Medea Kali onun ismi! Ve köylüler tanıyordu artık onu. Saygı duyuyorlardı.
Aşkını dinledik intikamcı güzeller güzeli Medea’dan. Karanlıklar hiç aydınlığa çıkamadı ancak. Bu öyle bir hikaye değildi. Güneş ve çiçekler yoktu… Dolunay, ateş ve karanlık hakimdi. Çocuklarını katledişini anlattı. Her yer kırmızı. Nefes aldığıma emin olmak istedim defalarca… Alamıyordum. Kan akıyordu sahnede, sımsıcaktı o an her şey… Bir canavarın annelik güdüsünü mü, yoksa bir annenin canavarlaşmasını mı izledim hala emin değilim. İkisi birdi. Ta ki tanrıçalaşana dek.

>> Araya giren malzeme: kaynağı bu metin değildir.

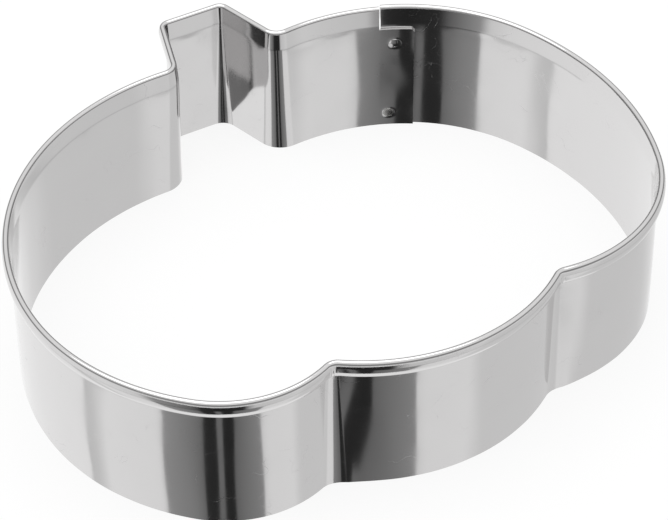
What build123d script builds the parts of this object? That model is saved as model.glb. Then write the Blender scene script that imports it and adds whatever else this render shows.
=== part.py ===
"""Pumpkin cookie cutter bent from one strip of polished stainless steel.

Millimetres, +Z up. The cutting edge stands on Z = 0 and the origin is under the middle of the outline.
"""
import os
from math import cos, degrees, radians, sin

from build123d import *

# Strip
SHEET = 0.4
WALL_HEIGHT = 25.0

# Rolled rim, folded outwards and down from the top of the wall, with its lip turned back to the wall
RIM_HEIGHT = 2.6
RIM_THICKNESS = 1.2
RIM_LIP_CHAMFER = 0.3
RIM_LIP_GAP = 0.05

# Lower lobe and its two notches, on the middle line of the sheet
NOTCH_SPACING = 39.3
LOWER_LOBE_DEPTH = 6.8
NOTCH_BEND_RADIUS = 0.6

# Right lobe, upwards from its notch
RIGHT_START_ANGLE = -12.3
RIGHT_LOW_RADIUS = 24.9
RIGHT_LOW_ANGLE = 79.2
RIGHT_SIDE_RADIUS = 49.4
RIGHT_SIDE_ANGLE = 46.6

# Left lobe, upwards from its notch
LEFT_START_ANGLE = -27.8
LEFT_LOW_RADIUS = 18.6
LEFT_LOW_ANGLE = 69.9
LEFT_SIDE_RADIUS = 37.0
LEFT_SIDE_ANGLE = 47.4

# Stem
STEM_BASE_DISTANCE = 72.5
STEM_LENGTH = 12.5
STEM_BASE_WIDTH = 18.3
STEM_TOP_WIDTH = 10.9
STEM_OFFSET = 1.7
STEM_BASE_BEND_RADIUS = 0.6
STEM_TOP_BEND_RADIUS = 0.9

# Lap seam on the right shoulder
SEAM_FROM_STEM = 18.0
SEAM_BUTT_GAP = 0.3
LAP_LENGTH = 5.8
LAP_CLEARANCE = 0.05
LAP_NOTCH_DEPTH = 4.3
LAP_CORNER_RADIUS = 0.6

# Spot welds through the lap
WELD_RADIUS = 0.9
WELD_DIMPLE = 0.1
UPPER_WELD_DEPTH = 7.3
UPPER_WELD_ALONG = 2.4
LOWER_WELD_HEIGHT = 2.6
LOWER_WELD_ALONG = 1.4

RIM_REACH = RIM_THICKNESS - SHEET / 2
LAP_STEP = SHEET + LAP_CLEARANCE


def side_lobe(side, start_angle, low_radius, low_angle, side_radius, side_angle):
    """Draws two arcs of one lobe from its notch and returns its last point and direction.

    side is 1 on the right and -1 on the left, where the same bends are mirrored.
    """
    heading = (side * cos(radians(start_angle)), sin(radians(start_angle)), 0)
    low = JernArc((side * NOTCH_SPACING / 2, 0), heading, low_radius, side * low_angle)
    belly = JernArc(low @ 1, low % 1, side_radius, side * side_angle)
    return belly @ 1, belly % 1


def stem_corner(side, width, height):
    """A sharp corner of the stem, before it is bent round."""
    return Vector(STEM_OFFSET + side * width / 2, height)


def nearest(vertices, point):
    """The vertex that lies at a drawn corner."""
    return vertices.sort_by_distance(point)[0]


base_right = stem_corner(1, STEM_BASE_WIDTH, STEM_BASE_DISTANCE)
base_left = stem_corner(-1, STEM_BASE_WIDTH, STEM_BASE_DISTANCE)
top_right = stem_corner(1, STEM_TOP_WIDTH, STEM_BASE_DISTANCE + STEM_LENGTH)
top_left = stem_corner(-1, STEM_TOP_WIDTH, STEM_BASE_DISTANCE + STEM_LENGTH)
notch_right = Vector(NOTCH_SPACING / 2, 0)
notch_left = Vector(-NOTCH_SPACING / 2, 0)

# Outline of the bent strip, closed by a short step across the seam
with BuildSketch() as blank:
    with BuildLine():
        ThreePointArc(notch_left, (0, -LOWER_LOBE_DEPTH), notch_right)
        right_end, right_heading = side_lobe(
            1, RIGHT_START_ANGLE, RIGHT_LOW_RADIUS, RIGHT_LOW_ANGLE, RIGHT_SIDE_RADIUS, RIGHT_SIDE_ANGLE
        )
        shoulder = TangentArc(right_end, base_right, tangent=right_heading, mode=Mode.PRIVATE)
        seam_at = 1 - SEAM_FROM_STEM / shoulder.length
        end_at = seam_at + SEAM_BUTT_GAP / shoulder.length
        inward = (shoulder.arc_center - shoulder @ end_at).normalized()
        seam_start = shoulder @ seam_at
        seam_end = (shoulder @ end_at) + inward * LAP_STEP
        TangentArc(right_end, seam_start, tangent=right_heading)
        Line(seam_start, seam_end)
        TangentArc(seam_end, base_right, tangent=shoulder % end_at)
        Polyline(base_right, top_right, top_left, base_left)
        left_end, left_heading = side_lobe(
            -1, LEFT_START_ANGLE, LEFT_LOW_RADIUS, LEFT_LOW_ANGLE, LEFT_SIDE_RADIUS, LEFT_SIDE_ANGLE
        )
        TangentArc(left_end, base_left, tangent=left_heading)
    make_face()
    for corner in (notch_left, notch_right):
        fillet(nearest(blank.vertices(), corner), NOTCH_BEND_RADIUS + RIM_REACH)
    for corner in (base_left, base_right):
        fillet(nearest(blank.vertices(), corner), STEM_BASE_BEND_RADIUS + RIM_REACH)
    for corner in (top_left, top_right):
        fillet(nearest(blank.vertices(), corner), STEM_TOP_BEND_RADIUS + SHEET / 2)

# Path of the sheet's middle line from one end of the rim to the other, about the origin
centre = blank.face().bounding_box().center()
to_origin = Pos(-centre.X, -centre.Y)
strip_edges = blank.edges().sort_by_distance((seam_start + seam_end) / 2)[1:]
strip_path = to_origin * Wire(strip_edges)
lap_radius = shoulder.radius - LAP_STEP
with BuildLine() as lap_line:
    JernArc(
        Vector(to_origin * Vertex(seam_end)),
        -(shoulder % end_at),
        lap_radius,
        -degrees((SEAM_BUTT_GAP + LAP_LENGTH) / lap_radius),
    )
lap_path = lap_line.edge()


def upright(path, at, lift=0):
    """The plane across the path: its X points out of the cutter and its Y is up."""
    place = path @ at
    along = path % at
    outward = Vector(along.Y, -along.X, 0)
    if outward.dot(place) < 0:
        outward = -outward
    return Plane(origin=place + Vector(0, 0, lift), x_dir=outward, z_dir=outward.cross(Vector(0, 0, 1)))


def weld_plane(along, height):
    """The plane through the middle of both sheets of the lap, its Z pointing out of the cutter."""
    across = upright(lap_path, (SEAM_BUTT_GAP + along) / lap_path.length, height)
    middle = across.origin + across.x_dir * LAP_STEP / 2
    return Plane(origin=middle, x_dir=across.z_dir, z_dir=across.x_dir)


weld_half = (LAP_STEP + SHEET) / 2
welds = (
    weld_plane(UPPER_WELD_ALONG, WALL_HEIGHT - UPPER_WELD_DEPTH),
    weld_plane(LOWER_WELD_ALONG, LOWER_WELD_HEIGHT),
)

# The strip: wall and rolled rim, then the lap with its rim notched away
fold_inside = RIM_THICKNESS / 2 - SHEET
fold_height = WALL_HEIGHT - RIM_THICKNESS / 2
fold_roof = fold_height + fold_inside
leg_inside = SHEET / 2 + 2 * fold_inside
lip_end = SHEET / 2 + RIM_LIP_GAP
lip_bottom = WALL_HEIGHT - RIM_HEIGHT
lip_top = lip_bottom + SHEET
lap_height = WALL_HEIGHT - LAP_NOTCH_DEPTH

with BuildPart() as cutter_strip:
    with BuildSketch(upright(strip_path, 0)):
        with BuildLine():
            Polyline(
                (-SHEET / 2, fold_height),
                (-SHEET / 2, 0),
                (SHEET / 2, 0),
                (SHEET / 2, fold_roof),
                (leg_inside, fold_roof),
                (leg_inside, lip_top),
                (lip_end, lip_top),
                (lip_end, lip_bottom),
                (RIM_REACH - RIM_LIP_CHAMFER, lip_bottom),
                (RIM_REACH, lip_bottom + RIM_LIP_CHAMFER),
                (RIM_REACH, fold_height),
            )
            RadiusArc((RIM_REACH, fold_height), (-SHEET / 2, fold_height), -RIM_THICKNESS / 2)
        make_face()
    sweep(path=strip_path)
    with BuildSketch(upright(lap_path, 0)):
        with Locations((0, lap_height / 2)):
            Rectangle(SHEET, lap_height)
    sweep(path=lap_path)
    lap_corner = (lap_path @ 1) + Vector(0, 0, lap_height)
    fillet(cutter_strip.edges().sort_by_distance(lap_corner)[0], LAP_CORNER_RADIUS)
    for plane in welds:
        with BuildSketch(plane):
            Circle(WELD_RADIUS)
        extrude(amount=weld_half + SHEET, both=True, mode=Mode.SUBTRACT)
cutter_strip.part.label = "cutter_strip"

# Weld metal joining the lap to the wall behind it, dished by the electrodes on both sides
with BuildPart() as spot_welds:
    for plane in welds:
        with BuildSketch(Plane(origin=plane.origin, x_dir=plane.x_dir, z_dir=-plane.y_dir)):
            with BuildLine():
                Polyline(
                    (0, WELD_DIMPLE - weld_half),
                    (WELD_RADIUS, -weld_half),
                    (WELD_RADIUS, weld_half),
                    (0, weld_half - WELD_DIMPLE),
                    close=True,
                )
            make_face()
        revolve(axis=Axis(plane.origin, plane.z_dir))
spot_welds.part.label = "spot_welds"

for piece in (cutter_strip, spot_welds):
    print(piece.part.label, len(piece.solids()), "solids", round(piece.part.volume, 2), "mm3", piece.part.is_valid)
box = cutter_strip.part.bounding_box()
print("overall", box.size, "from", box.min)

os.makedirs("parts", exist_ok=True)
export_step(cutter_strip.part, "parts/cutter_strip.step")
export_step(spot_welds.part, "parts/spot_welds.step")
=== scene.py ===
"""A pumpkin cookie cutter bent from one strip of polished stainless steel.

The drawing sizes are millimetres, as on a maker's drawing, and Blender's objects are metres.
"""
import logging
from dataclasses import dataclass, field
from enum import Enum
from math import asin, atan2, ceil, cos, degrees, hypot, pi, radians, sin, sqrt, tan
from typing import Any, Sequence

import bmesh
import bpy
import numpy as np
from mathutils import Matrix, Vector


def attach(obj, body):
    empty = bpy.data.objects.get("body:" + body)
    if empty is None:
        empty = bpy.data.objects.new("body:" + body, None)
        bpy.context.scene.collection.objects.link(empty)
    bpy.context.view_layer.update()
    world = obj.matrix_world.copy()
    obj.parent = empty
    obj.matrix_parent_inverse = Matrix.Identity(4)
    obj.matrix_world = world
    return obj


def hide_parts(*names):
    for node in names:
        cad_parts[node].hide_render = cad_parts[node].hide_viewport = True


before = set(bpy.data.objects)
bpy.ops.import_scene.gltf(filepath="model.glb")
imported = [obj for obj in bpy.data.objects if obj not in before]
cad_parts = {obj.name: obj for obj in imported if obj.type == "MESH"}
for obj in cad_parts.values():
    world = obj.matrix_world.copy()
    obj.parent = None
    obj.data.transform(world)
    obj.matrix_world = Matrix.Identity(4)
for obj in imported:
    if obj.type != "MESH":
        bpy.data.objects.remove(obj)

LOG = logging.getLogger("cookie_cutter")
MM = 0.001
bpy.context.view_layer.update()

# Rows across the strip: steps round the rim's three arcs, then millimetres between the wall's rows
FOLD_STEPS = 12
BEAD_STEPS = 10
CURL_STEPS = 5
WALL_ROW = 0.9
FINE_ROW = 0.26
FINE_REACH = 1.3
ROW_MERGE = 0.6
# Stations along the strip: millimetres apart, millimetres apart where it is lapped, and degrees of bend
STATION_STEP = 0.9
STATION_FINE = 0.3
STATION_TURN = 2.5
# Newton's steps that place a rounded corner
CORNER_ROUNDS = 30
CORNER_STEP = 1e-6
# Edges sharper than this many degrees are cut edges
CUT_EDGE = 50
# A profile row belongs to the straight wall if its normal points inwards at least this squarely
WALL_NORMAL = -0.999
# Waves left in the sheet: share of the whole, millimetres along, millimetres up, and phase
WAVES = ((0.5, 17.0, 60.0, 0.4), (0.3, 9.3, -41.0, 2.1), (0.2, 5.1, 33.0, 4.0))


class Face(Enum):
    """The two faces of the sheet."""

    INNER = -1
    OUTER = 1


class Level(Enum):
    """The two levels that the outline is drawn at, by their place in the bends' pairs of radii."""

    RIM = 0
    CUTTING_EDGE = 1


def srgb(hex_colour: str) -> tuple[float, float, float, float]:
    """Turns an sRGB hex colour into linear colour with full alpha.

    Args:
        hex_colour: Six hex digits after a hash.

    Returns:
        The linear red, green, blue and alpha.
    """
    parts = [int(hex_colour[k : k + 2], 16) / 255 for k in (1, 3, 5)]
    linear = [c / 12.92 if c <= 0.04045 else ((c + 0.055) / 1.055) ** 2.4 for c in parts]
    return linear[0], linear[1], linear[2], 1.0


def smooth_step(value: np.ndarray) -> np.ndarray:
    """Eases 0 to 1 and holds outside it."""
    t = np.clip(value, 0.0, 1.0)
    return t * t * (3 - 2 * t)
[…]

Aslında 55 dakika, fakat bizler için soluksuz geçen bir ömrün sonlarında doğruldu yeniden Medea Kali. Kali! Yeniden kollarını açtı, son bir kez dans etti ve anlattı. Nutkumun tutulduğu, gözlerimin dolduğu ve gurur duyduğum andı bu, Kali’nin dönüşü. Hikaye, tiyatro, sahne, oyun demiyorum. Hayalperest dostlarım anlayacaktır beni; sahnede Kali uyandı. Sevgili H. Zeynep Utku’ya ne diyebileceğimi bilemiyorum, bir tanrıçayı diriltmek ne kolay ne de normal veya olası bir şey değildir. Yaptı. Ve tanık oldum. Bu özel bir şeydi. O anlıktı. Ve uyanmıştı. Bir oyun olmaktan çoktan çıkmıştı her şey. Ve ben tanık olabilmiştim. Düşünsenize… Her şey mükemmel bir ritüeldi. Müzik, Kali’nin her bir kelimesini kesinleştirircesine yükseliyor, zihninizde size ait kalan son damlaları da usulca çalarak bu mitolojik efsaneye taşıyordu.
Ve aniden karanlık. Son.
Medea Kali… Beni böyle bir ritüele dahil ettiğiniz için sonsuz teşekkürlerim sizin…
Ayrıca bu notu da eklemek istiyorum: Çok sevgili Musa Uzunlar ve Zeynep Utku, sizler kadar güzel insanlar keşke daha çok olsa şu dünyada. Bu kadar iyi iki dinleyici olduğunuz için de ayrıca çok teşekkür ediyorum.